Now that this way of perceiving human races and differences has been ingrained in us, and since raced groups such Native Americans and African-Americans embraced this ideology in order to form group identity, it will be difficult to eradicate. The ideas of race are so deeply in our psyches that the mere presence of a black woman at church stimulates fear and loathing. Likewise, the little 9-year-old girl in Smith's poem never had a chance. Even her earliest memories attempt to convince her that she would be happier if only she had lighter skin, blue eyes, and bleached blond hair. Toni Morrison's famous book 'The Blues Eye" has a main character named Pecola. Pecola is a dark African-American young child who longs for blue eyes, her yearnings echo those of the nine-year-old girl; both girls are forever chasing some ideal that they have internalized. In many ways that it is the importance of literary works, to bring us face-to-face with our wants and desires whether we are proud of them or not.

There is some reason to think that the desires of both pecola and the nine-year-old girl can be rational. In their discussion and exploration of Jean Toomer's life, Randolph and Gates identify the conflicts and tensions of a writer who challenged race and then denied he was African-American because he was light enough to pass as white American (Byrd, and Gates, 31). Their discussion of the questions and challenges facing Toomer shed light on the ideas behind both Pecola and the nine-year-old girl, who in their childhood, confused white features with white privilege. Throughout his life Toomer, the author, would switch back and forth, sometimes identifying as white and other times as African-American (Byrd and Gates, 33-35). Toomer recognized and attempted to wrestle with the fact that his life was easier and his work garnered more praise the more distant from blackness he was, Byrd and Gates, noted that he would become upset when his work was featured in publications known to focus on African-American writings (pp. 38).

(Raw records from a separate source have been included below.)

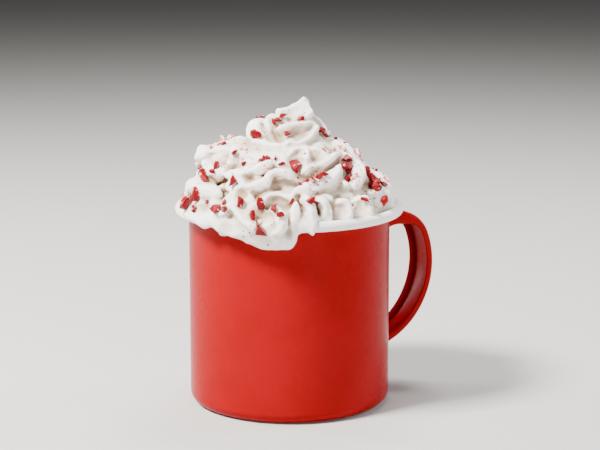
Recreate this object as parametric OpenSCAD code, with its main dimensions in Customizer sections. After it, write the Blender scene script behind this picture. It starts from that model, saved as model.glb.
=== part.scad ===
// An enamelled steel mug of hot chocolate, heaped with piped whipped cream.
// The origin is the middle of the mug's foot, +Z is up, and the handle is at +X.

/* [Mug] */
// Outer diameter of the straight wall
body_d = 90; // [60:1:110]
// Height of the rim above the table
body_h = 90.5; // [70:0.5:130]
// Thickness of the enamelled sheet
wall = 1.1; // [0.8:0.1:2]
// Radius of the corner between the wall and the foot
corner_r = 5; // [3:0.5:10]
// Depth of the panel pressed up into the foot
foot_recess = 1.2; // [0.6:0.1:2.5]
// Width of the flat ring that the mug stands on
foot_ring = 4; // [2:0.5:8]
// Radius of the flare that carries the wall out to the rim
flare_r = 9; // [7:0.5:14]
// Height of the rolled bead around the rim
bead_d = 4.6; // [3:0.1:6]
// How far the bead stands out from the wall
bead_out = 6.1; // [5:0.1:9]

/* [Handle] */
// Width of the handle strap
strap_w = 16; // [10:0.5:22]
// Depth of the channel pressed into the strap
strap_d = 3.4; // [2.6:0.1:6]
// Thickness of the strap's sheet
strap_t = 1.2; // [0.8:0.1:2]
// Radius of the strap's outer corners
strap_corner = 1.5; // [1.3:0.1:2.4]
// Diameter of the hem along each edge of the channel
hem_d = 1.8; // [1.3:0.1:2.4]
// Drop from the rim to the strap's upper end
handle_drop = 10.3; // [9:0.1:20]
// Slope at which the strap leaves the wall, in degrees
rise_angle = 28; // [0:1:35]
// Radius of the strap's upper bend
upper_bend_r = 18.4; // [14:0.2:30]
// Radius of the strap's long lower bend
lower_bend_r = 38.5; // [28:0.5:50]
// Turn of the upper bend, in degrees
upper_turn = 97; // [70:1:110]
// Turn of the lower bend, in degrees
lower_turn = 87; // [60:1:100]
// Gap between the strap's ends and the wall that they are welded to
weld_gap = 0.1; // [0.05:0.05:0.5]

/* [Drink] */
// Depth of the drink's surface below the rim
drink_drop = 10.5; // [8:0.5:40]
// Gap between the drink and the wall
drink_gap = 0.1; // [0.05:0.05:0.5]

/* [Cream] */
// Height of the cream above the rim
cream_h = 44; // [25:1:70]
// How far the cream's lowest coil stays inside the rim's outer edge
cream_inset = 4.4; // [3:0.2:12]
// Number of coils piled up
coils = 3; // [2:1:4]
// Depth of the groove between two coils
coil_groove = 4.2; // [1:0.2:6]
// Number of ridges that the nozzle leaves around a coil
ridges = 14; // [6:1:20]
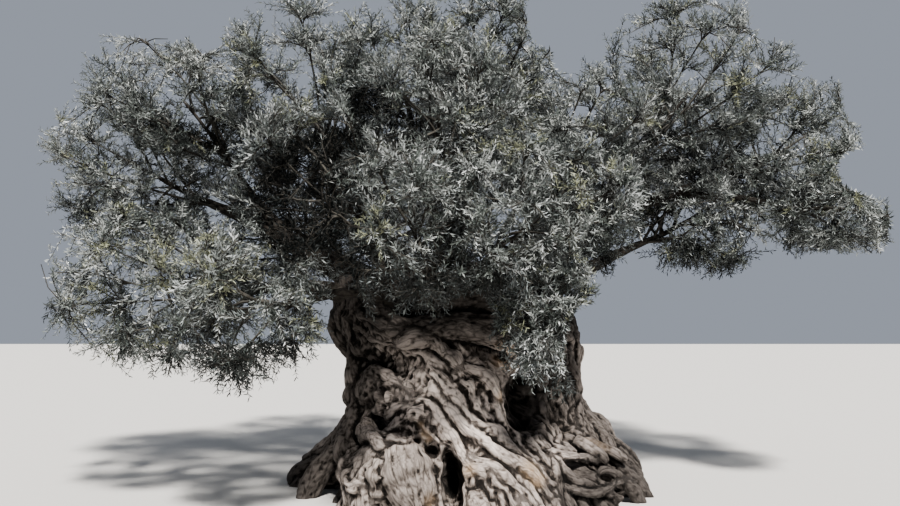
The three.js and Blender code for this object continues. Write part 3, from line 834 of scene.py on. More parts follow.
keep_on_vertices(trunk.data, "grain", near_grain)
keep_on_vertices(trunk.data, "crevice", crevice)
keep_on_vertices(trunk.data, "bare", bare)
keep_on_vertices(trunk.data, "painted_shade_and_light", painted_shade_and_light)

thin = trunk.modifiers.new("thin", "DECIMATE")
thin.ratio = TRUNK_TRIANGLES / sum(len(p.vertices) - 2 for p in trunk.data.polygons)
apply_modifiers(trunk)

cut = bmesh.new()
cut.from_mesh(trunk.data)
everything = cut.verts[:] + cut.edges[:] + cut.faces[:]
bmesh.ops.bisect_plane(cut, geom=everything, plane_co=(0, 0, 0), plane_no=(0, 0, 1), clear_inner=True)
bmesh.ops.holes_fill(cut, edges=[e for e in cut.edges if e.is_boundary], sides=0)
cut.to_mesh(trunk.data)
cut.free()
shade_smooth(trunk.data)


def link_up(tree, *links):
    """Makes links, each told as a node, its output, the next node and its input."""
    for source, output, target, entry in links:
        tree.links.new(source.outputs[output], target.inputs[entry])


def node(tree, kind, **values):
    """A shader node with its settings, and its unlinked inputs by name or number."""
    made = tree.nodes.new(kind)
    inputs = values.pop("inputs", {})
    for key, value in values.items():
        setattr(made, key, value)
    for key, value in inputs.items():
        made.inputs[key].default_value = value
    return made


def colour_steps(tree, steps):
    """A colour ramp with its places and colours."""
    ramp = tree.nodes.new("ShaderNodeValToRGB")
    while len(ramp.color_ramp.elements) < len(steps):
        ramp.color_ramp.elements.new(0.5)
    for element, (place, colour) in zip(ramp.color_ramp.elements, steps):
        element.position = place
        element.color = (*colour, 1)
    return ramp


def rescaled(tree, limits, new_limits=(0.0, 1.0)):
    """A value taken from one range to another."""
    values = zip(("From Min", "From Max", "To Min", "To Max"), (*limits, *new_limits))
    return node(tree, "ShaderNodeMapRange", inputs=dict(values))


def multiply_add(tree, factor, added=0.0):
    return node(tree, "ShaderNodeMath", operation="MULTIPLY_ADD", inputs={1: factor, 2: added})


def noise_pattern(tree, scale, detail, **more):
    return node(tree, "ShaderNodeTexNoise", inputs={"Scale": scale, "Detail": detail, **more})


# A colour mix's sockets: the share of the second colour, both colours, and the mixed colour.
MIX_SHARE, MIX_FIRST, MIX_SECOND, MIXED = 0, 6, 7, 2


def colour_mix(tree):
    return node(tree, "ShaderNodeMix", data_type="RGBA")


# Old bark: grey ridges drawn out along the grain, with fine cracks, pits and near-black valleys, and pale
# tan wood where the bark has gone. The valleys are darker partly by the bark's own pattern and partly by
# painted shade in the hollows of the skin, and bulges are paler by painted light.
GRAIN_STRETCH = (1, 1, 0.42)
CRACK_SCALE = 15.0
PIT_SCALE = 13.0
CRACK_RISE = 0.26
PIT_RISE = 0.32
STREAK_RISE = 1.1
BARK_SHINE = 0.2
BARK_ROUGHNESS = (0.97, 0.8)
BARK_INPUTS = {
    "Grain": "NodeSocketVector",
    "Crevice": "NodeSocketFloat",
    "Ridge Color": "NodeSocketColor",
    "Bark Color": "NodeSocketColor",
    "Valley Color": "NodeSocketColor",
}
BARK_OUTPUTS = {"Color": "NodeSocketColor", "Roughness": "NodeSocketFloat", "Height": "NodeSocketFloat"}


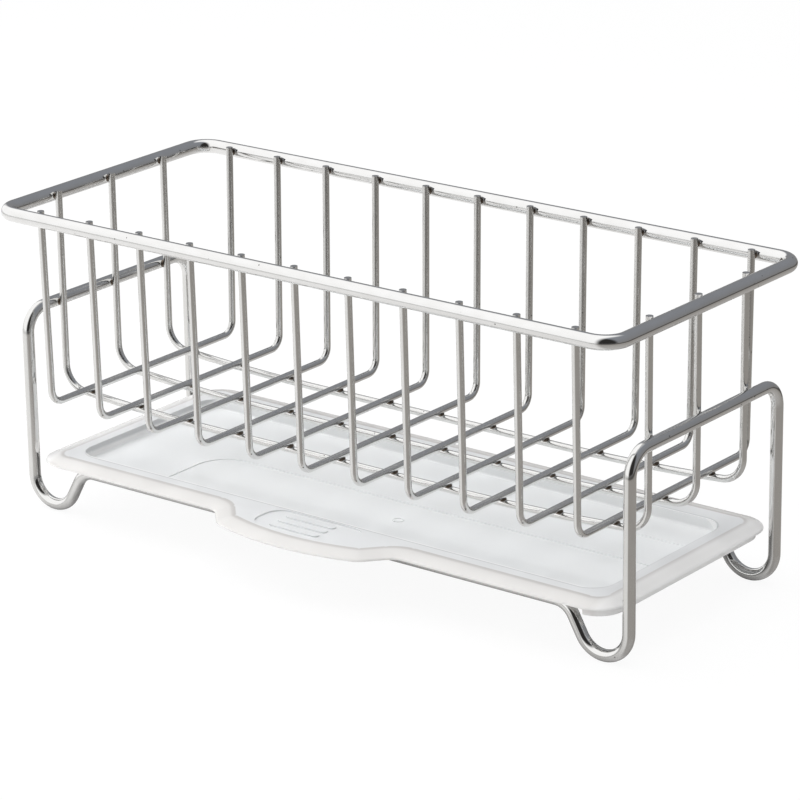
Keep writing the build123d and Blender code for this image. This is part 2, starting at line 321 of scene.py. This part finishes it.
rim_spots, floor_spots, leg_spots = [], [], []
for x in cross_places:
    for side in (-1, 1):
        rim_spots.append(((x, side * (rim_y - rim_gauge / 2), rim_z), (0, side, 0)))
    for y in (-long_spread, 0.0, long_spread):
        floor_spots.append(((x, y, floor_z + upturn(x) - wire_gauge / 2), (0, 0, 1)))
for y in (-long_spread, 0.0, long_spread):
    for side in (-1, 1):
        rim_spots.append(((side * (rim_x - rim_gauge / 2), y, rim_z), (side, 0, 0)))
        leg_spots.append(((side * (long_x + wire_gauge / 2), y, bar_z), (side, 0, 0)))
print("welds:", len(rim_spots), "rim,", len(floor_spots), "floor,", len(leg_spots), "leg")

# %% [markdown]
# ## A tree that bends rod
# A wire bender starts from a straight rod and a list of bends. The tree does the same: it is given
# the corner points, each with its own bend radius, rounds them with Fillet Curve, and sweeps a
# circle along the result. Cut ends are domed by thinning the rod over its last millimetre, and a
# butt weld, where a loop was closed, is a slight swelling. It also stores rod_place and
# heat, which is the weld tint together with its painted shade.

# %% Geometry Nodes: bent rod
swelling_reach = 2.5 * MM
tint_and_shade_near, tint_and_shade_far = 1.4 * MM, 4.5 * MM


def bent_rod_tree():
    """The tree that turns corner points into a rod of one gauge, bent, domed and welded."""
    tree = bpy.data.node_groups.new("bent rod", "GeometryNodeTree")
    face = tree.interface
    face.new_socket("Corners", in_out="INPUT", socket_type="NodeSocketGeometry")
    for name, value in (("Gauge", wire_gauge), ("Dome", 0.0), ("Dome Share", 0.6), ("Swelling", 0.0)):
        face.new_socket(name, in_out="INPUT", socket_type="NodeSocketFloat").default_value = value
    for name, value in (("Sides", 24), ("Bend Steps", 14)):
        face.new_socket(name, in_out="INPUT", socket_type="NodeSocketInt").default_value = value
    face.new_socket("Welds", in_out="INPUT", socket_type="NodeSocketObject")
    face.new_socket("Finish", in_out="INPUT", socket_type="NodeSocketMaterial")
    face.new_socket("Rod", in_out="OUTPUT", socket_type="NodeSocketGeometry")
    given = add(tree, "NodeGroupInput").outputs
    path = add(tree, "GeometryNodeMeshToCurve", {"Mesh": given["Corners"]}).outputs["Curve"]
    bend = add(tree, "GeometryNodeInputNamedAttribute", {"Name": "bend"}, data_type="FLOAT")
    path = add(tree, "GeometryNodeFilletCurve", {"Curve": path, "Count": given["Bend Steps"],
               "Radius": bend.outputs["Attribute"], "Limit Radius": True}, mode="POLY").outputs["Curve"]
    along = add(tree, "GeometryNodeSplineParameter").outputs["Length"]
    whole = add(tree, "GeometryNodeSplineLength").outputs["Length"]
    left_over = calc(tree, "SUBTRACT", whole, along)
    to_end = calc(tree, "MINIMUM", along, left_over)
    # dome: a quarter round over the last part of each end
    inward = add(tree, "ShaderNodeMapRange", {"Value": to_end, "From Max": given["Dome"],
                 "To Min": 1.0, "To Max": 0.0}).outputs["Result"]
    square = calc(tree, "MULTIPLY", inward, inward)
    rest = calc(tree, "SUBTRACT", 1.0, square)
    arc = calc(tree, "SQRT", rest)
    sunk = calc(tree, "SUBTRACT", 1.0, arc)
    sunk = calc(tree, "MULTIPLY", sunk, given["Dome Share"])
    # butt weld: a swelling that fades away from the join
    near = add(tree, "ShaderNodeMapRange", {"Value": to_end, "From Max": swelling_reach,
               "To Min": given["Swelling"], "To Max": 0.0}, interpolation_type="SMOOTHSTEP").outputs["Result"]
    thick = calc(tree, "SUBTRACT", 1.0, sunk)
    thick = calc(tree, "ADD", thick, near)
    path = add(tree, "GeometryNodeSetCurveRadius", {"Curve": path, "Radius": thick}).outputs["Curve"]
    kept = add(tree, "GeometryNodeCaptureAttribute", {"Geometry": path}, domain="POINT")
    kept.capture_items.new("FLOAT", "Along")
    tree.links.new(along, kept.inputs["Along"])
    half = calc(tree, "MULTIPLY", given["Gauge"], 0.5)
    circle = add(tree, "GeometryNodeCurvePrimitiveCircle", {"Resolution": given["Sides"], "Radius": half})
    round_at = add(tree, "GeometryNodeCaptureAttribute", {"Geometry": circle.outputs["Curve"]},
                   domain="POINT")
    round_at.capture_items.new("VECTOR", "Round")
    tree.links.new(add(tree, "GeometryNodeInputPosition").outputs[0], round_at.inputs["Round"])
    skin = add(tree, "GeometryNodeCurveToMesh", {"Curve": kept.outputs["Geometry"],
               "Profile Curve": round_at.outputs["Geometry"], "Fill Caps": True}).outputs["Mesh"]
    about = add(tree, "ShaderNodeSeparateXYZ", {0: round_at.outputs["Round"]}).outputs
    place = add(tree, "ShaderNodeCombineXYZ", {0: kept.outputs["Along"], 1: about[0], 2: about[1]}).outputs[0]
    skin = add(tree, "GeometryNodeStoreNamedAttribute", {"Geometry": skin, "Name": "rod_place",
               "Value": place}, data_type="FLOAT_VECTOR", domain="POINT").outputs["Geometry"]
    # near each weld spot the rod is marked for the weld tint, which the material paints dark as shade too
    spots = add(tree, "GeometryNodeObjectInfo", {"Object": given["Welds"]}).outputs["Geometry"]
    gap = add(tree, "GeometryNodeProximity", {0: spots}, target_element="POINTS").outputs["Distance"]
    heat = add(tree, "ShaderNodeMapRange", {"Value": gap, "From Min": tint_and_shade_near, "From Max": tint_and_shade_far,
               "To Min": 1.0, "To Max": 0.0}, interpolation_type="SMOOTHSTEP").outputs["Result"]
    skin = add(tree, "GeometryNodeStoreNamedAttribute", {"Geometry": skin, "Name": "heat", "Value": heat},
               data_type="FLOAT", domain="POINT").outputs["Geometry"]
    skin = add(tree, "GeometryNodeSetShadeSmooth", {0: skin, "Shade Smooth": True}).outputs[0]
    skin = add(tree, "GeometryNodeSetMaterial", {"Geometry": skin, "Material": given["Finish"]}).outputs[0]
    add(tree, "NodeGroupOutput", {"Rod": skin})
    return tree


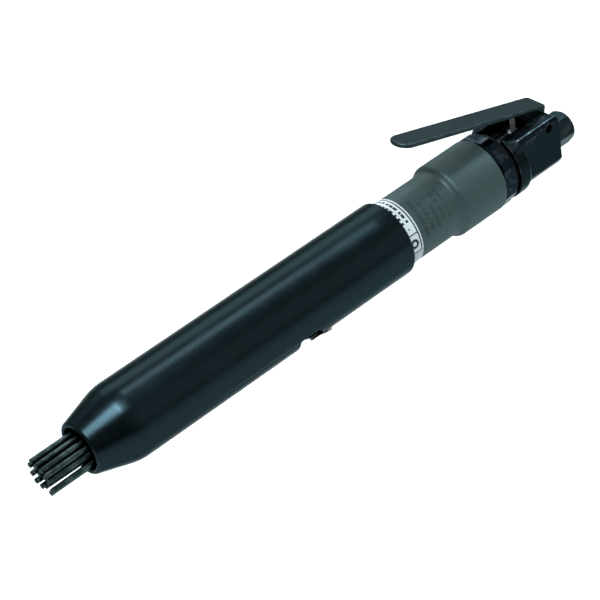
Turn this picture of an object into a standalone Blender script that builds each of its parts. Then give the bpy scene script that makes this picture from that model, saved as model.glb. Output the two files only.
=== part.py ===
"""Inline pneumatic needle scaler with a lever throttle.

Sizes are millimetres in the tool frame: X runs along the axis to the needle
tips, Z is up to the lever, Y is the left side, and Z 0 is the tool axis. Every
mesh is moved up by AXIS_Z and turned into metres when its object is made.
"""

import math

import bmesh
import bpy
from mathutils import Matrix, Vector

# Driving dimensions, mm
AXIS_Z = 22.25
TIP_X = 190.85
NOSE_X = 165.35
NOSE_R = 15.0
NOSE_BORE = 12.5
TUBE_R = 22.25
TUBE_REAR = -50.35
TUBE_BORE = 18.0
TUBE_SLIDE_BORE = 19.8
SHOULDER_X = 140.95

BARREL_FRONT = 27.15
BARREL_R = 19.5
BARREL_BIG_R = 22.15
BARREL_REAR = -121.65
SPIGOT_R = 17.7
PISTON_BORE = 12.05

COLLAR_REAR = -130.4
COLLAR_R = 22.0
COLLAR_FLAT = 21.04
RING_FRONT = -130.75
RING_REAR = -133.75
HEAD_FRONT = -134.05
FLANGE_R = 21.5
HEAD_R = 19.3
HEAD_REAR = -170.35
HEAD_TOP = 19.6
HEAD_SIDE = 17.7
HEAD_FAR = 16.4
SLOT_HALF = 7.6
SLOT_FLOOR = 13.0

INLET_REAR = -190.85
INLET_Z = -4.9
INLET_FLATS = 17.5

PIVOT = (-162.35, 0.0, 15.2)
VALVE_X = -151.65
LEVER_REAR = (-172.4, 21.95)
LEVER_TIP = (-65.6, 54.75)
LEVER_HALF = 7.7
LEVER_SHEET = 1.6
LEVER_RIM = 2.6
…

Pecola and the nine-year-old girl from Smith's poem then are not irrational, even in their youth they have tapped into an American truism, that life is better for whites. And that is the fundamental differences between the old woman and the young girls. Whereas the dolls and pretty dresses accumulated by blond white girls, engendered envy and a desire for blue eyes, in the young women, the old woman had no such problems. She, even in her poverty and aged body displayed a quiet dignity born of dignity and wisdom. We can even contrast Toomer's decision to abandon his blackness at the door with the woman's desire to bring her blackness through the door and into the church.

In MacDonald's survey of contemporary Scottish literature there is some reason to hope that the role of authors such as Alice Walker and Patricia Smith will be supplemented by the inclusion of black characters in fiction written by whites. Macdonald cautions authors from readily embracing the trend as a reflection of changes in how the English, Scottish, and the Irish view notions of race (pp. 79-80). Instead, MacDonald suggests that the paradigm under which Scotland even conceives of black and Asian Scottish identities already includes the notion of foreigner (pp. 84). Like the old woman, black Scottish fictional characters are the continual other and their presence, both fictional and real is a space which has already been denied full inclusion into Scottish identity. Like in America they are perpetually hyphenated.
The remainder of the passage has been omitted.